The trip to Brazil was great!!! We had a ton of fun, spent our time exclusively with our family members, and ate a lot of yummy Brazilian foods!
We brought back with us not only a bag full of Brazilian goodies that will help us stay connected for the months to come, but also a lot of good memories from the awesome time we had there!
It was sunny and warm, the peak of summertime. We went to the pool, had lots of fresh fruit juices, ice cream, and even had time to go fishing with my dad, as you can see above!
This time though I didn't cook much... 21 days was definitely not enough to do all I wanted to, but it certainly was fun. I made a few things while there, some I photographed, but a few others I forgot... including two yummy cakes that I will definitely make again here at home and share the recipe here for sure.
And talking about pictures, here are some of them:

This is a dessert that is as easy to make as it is delicious to eat! It is called "Torta de Sorvete" or Ice Cream Pie, a creamy summertime concoction that everyone enjoyed!

These little cookies brought us back wonderful memories as we sat down to eat them with some coffee. It is a recipe from my grandmother that I haven had in many years... You need real cream from cow's milk (called "Nata" in Brazil) to make them. Nowadays not many people have fresh cow's milk, so it is hard to collect the "nata", but one of my aunts has a cow in her farm and saved some for me so we could make these delicious "Nata Cookies" again! Ohhh, how much I miss my grandma...

One of my Dad's favorite desserts (after Rice Pudding!), Bread Pudding, Brazilian style of course!

Another great moment of my stay in Brazil was a few days before I returned, when I met Karen (from Kafkanapraia) and Miki (from coisascabecagorda). It was super cool! I loved meeting them, they were very nice and we had a great time talking and eating all the delicious things they made! Miki made a wonderful fruit salad with gelatin and vodka that I could not stop eating and can't wait to make myself, and with so many cookies and cakes I didn't even get a chance to try Karen's great looking cocoa cake, which I will also make here at home soon!
Miki was a great host and Karen was such a delicate girl; I had the best time that afternoon learning more about two of the many friends I made through my beloved Kitchen Space!

And can you believe that besides all the yummy goodies I even got little gifts!?! Aren't they really nice?!?!
Thanks Karen and Miki for such a nice time!
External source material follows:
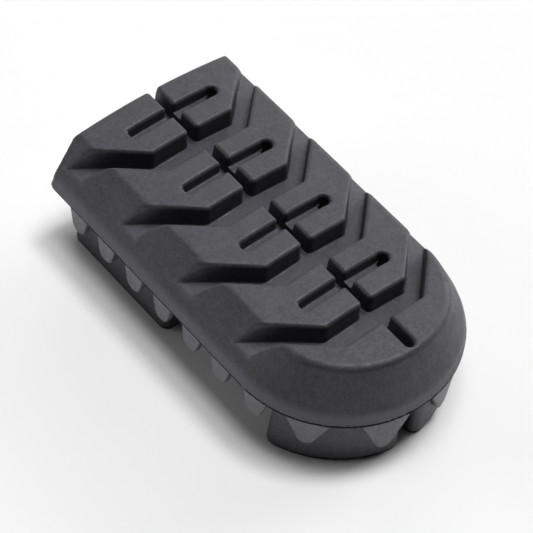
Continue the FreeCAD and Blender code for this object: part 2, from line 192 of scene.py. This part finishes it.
def across_slot(x, y, centre_x, side):
    """Shallow slot reaching sideways from the centre groove."""
    reach = HOLE_REACH if side > 0 else SLOT_REACH
    return both(np.abs(x - centre_x) - SLOT_WIDTH / 2, np.maximum(side * y - reach, -side * y), SLOT_CORNER)


def chevron(x, y, front):
    """Cross groove in front of a lug row, swept back outside its bends."""
    swept = (np.abs(y) - BEND_REACH) * math.tan(SWEEP)
    ahead, behind = x - front, x - front - CROSS_GROOVE
    lug_side = either(-ahead, -(ahead + swept) * math.cos(SWEEP), BEND_ROUND)
    nose_side = both(behind, (behind + swept) * math.cos(SWEEP), BEND_ROUND)
    return np.maximum(lug_side, nose_side)


def lug_rows():
    """Front of each lug row."""
    return [FIRST_FRONT + row * ROW_PITCH for row in range(ROWS)]


def groove_plan(x, y):
    """Plan of the full-depth cuts: centre groove, slit, cross grooves and the holes that end the slots."""
    last_front = lug_rows()[-1]
    grooves = np.maximum(np.abs(y - CENTRE_OFFSET) - CENTRE_GROOVE / 2, x - last_front - CROSS_GROOVE / 2)
    slit_start = last_front + CROSS_GROOVE / 2
    slit_centre = SLIT_END - SLIT_WIDTH / 2
    beyond = np.maximum(x - slit_centre, 0) + np.minimum(x - slit_start, 0)
    grooves = either(grooves, far(beyond, y - SLIT_OFFSET) - SLIT_WIDTH / 2, HEEL_CORNER)
    for front in lug_rows():
        corner = np.where(x < front + CROSS_GROOVE / 2, PRONG_CORNER, HEEL_CORNER)
        grooves = either(grooves, chevron(x, y, front), corner)
    for front in lug_rows():
        grooves = np.minimum(grooves, far(x - front + SLOT_MIDDLE, y - HOLE_REACH) - HOLE_RADIUS)
    return grooves


def slot_plan(x, y, grooves):
    """Plan of the slots together with the grooves that they open into."""
    for front in lug_rows():
        for side in (-1, 1):
            grooves = either(grooves, across_slot(x, y, front - SLOT_MIDDLE, side), MOUTH_CORNER)
    return grooves


def bevel_side(x, y, z):
    """Sloping sides of the tread, above its lip."""
    bevel_level = RIM_LEVEL + LIP_RISE
    rise = (z - bevel_level) / (TOP - bevel_level)
    foot_radius = HALF_WIDTH - BEVEL_STEP
    taper = (foot_radius - BEVEL_TOP_RADIUS) / (TOP - bevel_level)
    radius = foot_radius + rise * (BEVEL_TOP_RADIUS - foot_radius)
    across = np.maximum(np.abs(y) - NOSE_FLAT, 0)
    side = far(np.maximum(x - NOSE_X - rise * BEVEL_TOP_SHIFT, 0), across) - radius + NOSE_FLAT
    return both(side / math.hypot(1, taper), REAR - x, BEVEL_CORNER)


def edge_radius(y, z):
    """Rounding of the groove edges: soft at the top of the lugs, crisp on the bevel."""
    below = (crown(y, CROWN_RADIUS, TOP) - z - 1.5) / 2.5
    return EDGE_ROUND + (MOUTH_ROUND - EDGE_ROUND) * np.clip(below, 0, 1)


def floor_level(y):
    """Height of the groove floors."""
    return crown(y, FLOOR_RADIUS, TOP - GROOVE_DEPTH)


def lighter_groove_mouths(x, y, z):
    """How much lighter the groove floors are made: most where they run out into the bevel."""
    near = np.clip(1.6 - np.abs(z - floor_level(y)) / 0.5, 0, 1)
    outward = np.clip((np.abs(y) - 23.0) / 9.0, 0, 1)
    return near * outward * (groove_plan(x, y) < 0.4)


def rim_painted_reflection(x, y, z):
    """How far the painted reflection shows: a lighter band above the seam that stands in for the floor
    mirrored in the rim, 1 at the rim, falling to 0 on the bevel.
    """
    return np.clip((RIM_LEVEL + RIM_REFLECTION_HEIGHT - z) / RIM_REFLECTION_FADE, 0, 1)


def tread(x, y, z):
    """Tread: leaning rim, straight bevel, crowned lugs, grooves with crowned floors, shallow slots."""
    lean = BEVEL_STEP * np.clip((z - RIM_LEVEL) / LIP_RISE, 0, 1)
    rim = plan_of_pad(x, y, HALF_WIDTH - lean, NOSE_X, REAR, PLAN_CORNER)
    sides = both(bevel_side(x, y, z), rim, LIP_ROUND)
    lugs = both(sides, z - crown(y, CROWN_RADIUS, TOP), CREST_ROUND)
    draft = (TOP - z) * WALL_DRAFT
    grooves = groove_plan(x, y)
    deep = both(grooves + draft, floor_level(y) - z, GROOVE_FILLET)
    slots = slot_plan(x, y, grooves) + draft
    shallow = both(slots, crown(y, CROWN_RADIUS, TOP - SLOT_DEPTH) - z, GROOVE_FILLET)
    lugs = both(lugs, -np.minimum(deep, shallow), edge_radius(y, z))
    return both(lugs, RIM_LEVEL - z, RIM_ROUND)


def tooth(u, z, kind):
    """Tapered tooth with a round tip: u runs along the edge that it hangs from."""
    root, tip, drop = kind
    start = PLATE_BOTTOM + TOOTH_OVERLAP
    length = start - (PLATE_BOTTOM - drop + tip)
    slope = (root - tip) / length
    straight = math.sqrt(1 - slope * slope)
    u, down = np.abs(u), start - z
    place = straight * down - slope * u
    flank = straight * u + slope * down - root
    round_tip = far(u, down - length) - tip
    return np.where(place > straight * length, round_tip, np.maximum(flank, z - PLATE_TOP))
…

I just can't wait to go back to Brazil and see you both again!

All in all we had a wonderful time in Brazil, among family and friends, what else can you ask for right?!!
Today I went back to the kitchen and already whipped up two new recipes that turned out really good and will certainly be posted this week to come, and I will also post a few of the recipes from the pictures above! By the way, I have them in both languages, so if my Brazilian friends want them in Portuguese, just let me know!